Éditorial : Toujours la loi Notre

Cependant que des députés se disputaient vivement dans la commission des affaires sociales au sujet d’une proposition de loi du groupe Liot visant à abroger la réforme des retraites, mercredi dernier, d’autres étaient réunis dans la commission des lois pour examiner une autre proposition du même groupe, visant à revenir sur le transfert obligatoire de l’eau et de l’assainissement aux communautés de communes. Il s’agissait plus précisément de faire aboutir une proposition de loi adoptée par le Sénat pour revenir sur cette disposition de la loi Notre, dans l’hypothèse où elle serait votée dans les mêmes termes par les deux chambres. L’ambiance était bien différente de celle de l’autre salle, et l’assistance était clairsemée et assez distraite : on était là surtout pour voter suivant les consignes du groupe, pas vraiment pour débattre.

Comme il y a dix groupes politiques à l’Assemblée nationale, il y a eu dix interventions, après la présentation très pédagogique du rapporteur, Benjamin Saint-Huile (Nord, Liot). Disons-le franchement : la plupart des orateurs des groupes ont ânonné un petit discours sans intérêt, souvent très éloigné du sujet, en se contentant d’aligner des lieux communs sur l’eau ou de répéter les obsessions de leur parti en la matière. Quelques-uns savaient toutefois de quoi ils parlaient, comme Hervé Saulignac (Ardèche, Soc) qui a évoqué son département divisé entre les bassins versants de la Loire et du Rhône : « Il nous revient d’établir des règles conformes à la réalité hydrique et historique des territoires. » Ou Jérémie Iordanoff (Isère, Éco) qui a tenu des propos très proches de la position gouvernementale sur la nécessité de mutualiser pour investir.

En réalité, la messe était déjà dite d’avance : le groupe Renaissance avait déposé un amendement, examiné en premier, qui réécrivait le texte en assouplissant une nouvelle fois les modalités du transfert obligatoire de l’eau et de l’assainissement aux communautés de communes, le 1er janvier 2026, mais en conservant cette obligation. En cinq minutes, cet amendement a été adopté contre l’avis du rapporteur. Comme cette proposition de loi était examinée selon la procédure de législation en commission, c’est ce texte réécrit qui sera soumis au vote en session plénière, le 8 juin, sans nouvel amendement. Qu’il soit adopté ou rejeté, le Sénat et le groupe Liot n’y trouveront pas leur compte.

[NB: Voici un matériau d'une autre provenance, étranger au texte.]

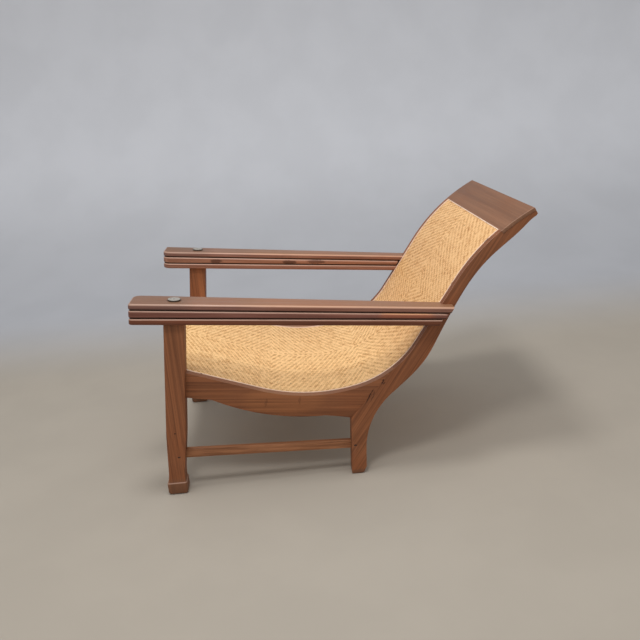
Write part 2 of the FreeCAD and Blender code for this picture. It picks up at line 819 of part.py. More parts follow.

Au-delà de cette péripétie, il est intéressant de noter ce qui est revenu le plus souvent dans les soliloques des orateurs : le prix de l’eau et les fuites dans les réseaux d’eau potable. Des sujets fort intéressants, certes, mais très partiels. En une heure, pas un mot sur les investissements à envisager pour économiser l’eau, une phrase sur les pollutions provoquées par les fuites des égouts, et une autre sur les défaillances de l’épuration des eaux usées. C’est à se demander si les députés ont déjà mis les pieds dans une station d’épuration, ou même s’ils ont déjà constaté que, sur leur facture d’eau, la moitié des coûts concernent l’assainissement.

Il faut dire que, depuis l’interdiction du cumul des mandats, les parlementaires qui ont exercé un mandat local se font de plus en plus rares. Or la gestion des services d’eau et d’assainissement est un sujet ardu, qu’on ne peut comprendre qu’avec une expérience de terrain. Et quand une question est complexe, les élus nationaux ont tendance à se réfugier dans le prêt-à-penser et à laisser aux spécialistes et aux techniciens le soin de formuler les solutions nécessaires. Depuis des années, le monde de l’eau répète qu’il lui faut à tout prix sortir de l’entre-soi et sensibiliser les gens ordinaires à des questions qui les touchent tous dans leur vie quotidienne. On en est loin, puisqu’il n’arrive même pas à faire réfléchir le législateur.